MOF@PEDOT Composite Films for Impedimetric Pesticide Sensors.

Due to its deleterious effects on health, development of new methods for detection and removal of pesticide residues in primary and derived agricultural products is a research topic of great importance. Among them, imazalil (IMZ) is a widely used post-harvest fungicide with good performances in general, and is particularly applied to prevent green mold in citrus fruits. In this work, a composite film for the impedimetric sensing of IMZ built from metal-organic framework nanocrystallites homogeneously distributed on a conductive poly(3,4-ethylene dioxythiophene) (PEDOT) layer is presented. The as-synthetized thin films are produced via spin-coating over poly(ethylene terephtalate (PET) substrate following a straightforward, cost-effective, single-step procedure.
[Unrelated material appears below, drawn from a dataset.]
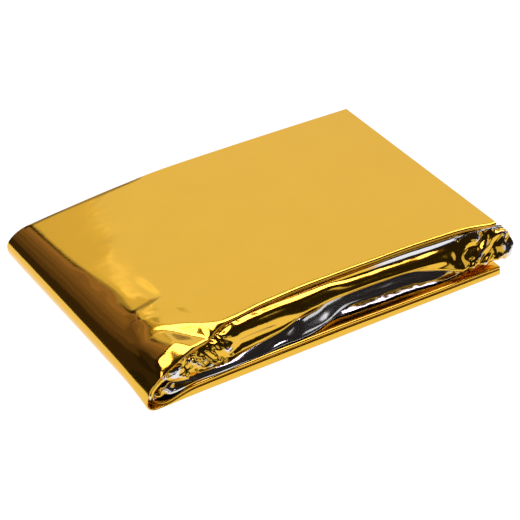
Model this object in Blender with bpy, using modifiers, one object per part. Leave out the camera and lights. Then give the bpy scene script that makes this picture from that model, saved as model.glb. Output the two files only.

By means of impedance spectroscopy, electric transport properties of the films are studied, and high sensitivity towards IMZ concentration in the range of 15 ppb to 1 ppm is demonstrated (featuring 1.6 and 4.2 ppb limit of detection, when using signal modulus and phase, respectively). The sensing platform hereby presented could be used for the construction of portable, miniaturized, and ultrasensitive devices, suitable for pesticide detection in food, wastewater effluents, or the assessment of drinking-water quality.